Der AUTOSAR-Entwicklungsprozess läuft in der Regel in zwei Hauptphasen ab: Das System-Design findet gewöhnlich beim Automobilhersteller statt; das Subsystem Design – auch als Komponenten-Design bezeichnet – wird normalerweise an einen oder mehrere Entwicklungspartner oder Zulieferer vergeben. Das System-Design ist verbindliche Vorgabe des OEM zur Umsetzung aller Fahrzeugfunktionen und wird in funktionale Subsysteme aufgelöst. Für die Entwicklung und das Design eines Subsystems zeichnet ein Tier One verantwortlich; die Integration der Subsysteme und die Systemtests finden wieder beim OEM statt.
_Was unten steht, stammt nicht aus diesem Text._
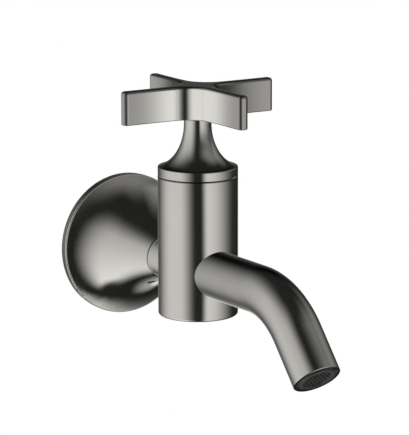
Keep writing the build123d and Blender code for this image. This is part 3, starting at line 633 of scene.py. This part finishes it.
@dataclass(frozen=True)
class PlainSolid:
    """A finish for an inner piece: one base colour with slight spots and other-toned edges."""

    name: str
    colour: Colour
    spot_colour: Colour
    metallic: float
    roughness: float
    grain: float = 400.0
    spot_range: Range = (0.3, 0.75)
    rough_range: Range = (0.2, 0.8)
    rough_change: Range = (-0.05, 0.07)
    edge_width: float = 0.0002
    edge_share: float = 0.5
    fineness: float = 4.0
    depth: float = 4.0e-6

    def build(self) -> bpy.types.Material:
        """Makes the material.

        Returns:
            The material.
        """
        material, shop = new_material(self.name)
        spots = shop.noise(self.grain, layers=4.0)
        fine = shop.noise(self.fineness * self.grain, layers=2.0)
        worn = spots.smooth(*self.spot_range)
        worn = worn.at_least(shop.edges(self.edge_width) * self.edge_share)
        least, most = (self.roughness + change for change in self.rough_change)
        sockets = {
            "Base Color": shop.mix(worn, self.colour, self.spot_colour),
            "Metallic": self.metallic,
            "Roughness": spots.smooth(*self.rough_range, least, most),
            "Normal": shop.bump(fine, self.depth),
        }
        shop.finish_surface(shop.node("ShaderNodeBsdfPrincipled", {}, sockets))
        return material


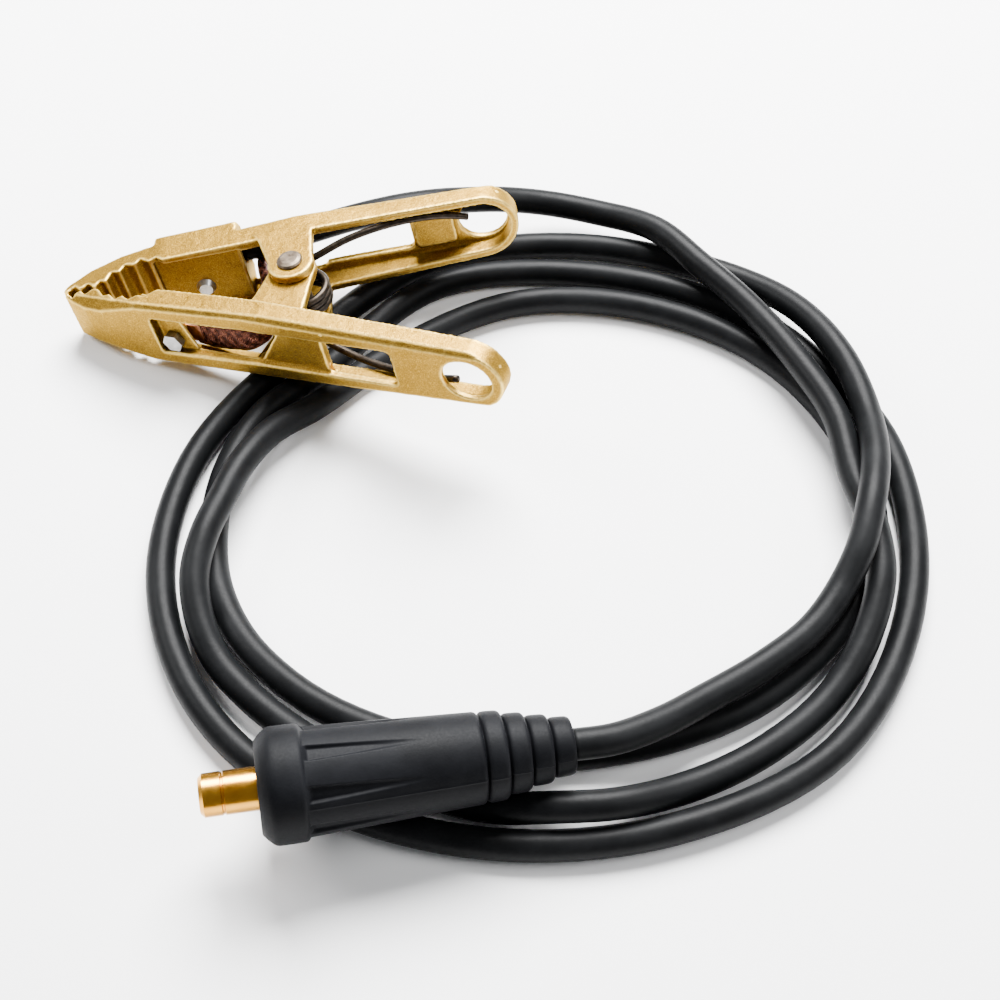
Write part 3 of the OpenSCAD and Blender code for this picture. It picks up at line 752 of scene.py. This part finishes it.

Umfänge und funktionale Details der Subsysteme werden von OEM zu OEM unterschiedlich festgelegt, manchmal sogar unterschiedlich von Projekt zu Projekt beim gleichen Automobilhersteller. Ihr Inhalt ist letztlich immer standardisiert und eindeutig in den Deliverables festgelegt und wird in dieser Form über die AUTOSAR-Schnittstelle ausgetauscht. Das betrifft nicht nur die Kommunikation mit einem Zulieferer, sondern wird auch für die Verständigung innerhalb einer Organisation genutzt: Abteilungen und Teams tauschen auf diesem Weg beliebige Teile des Systems; Designs werden dann verfeinert oder in einer Konfiguration oder einem Programm-Code verarbeitet.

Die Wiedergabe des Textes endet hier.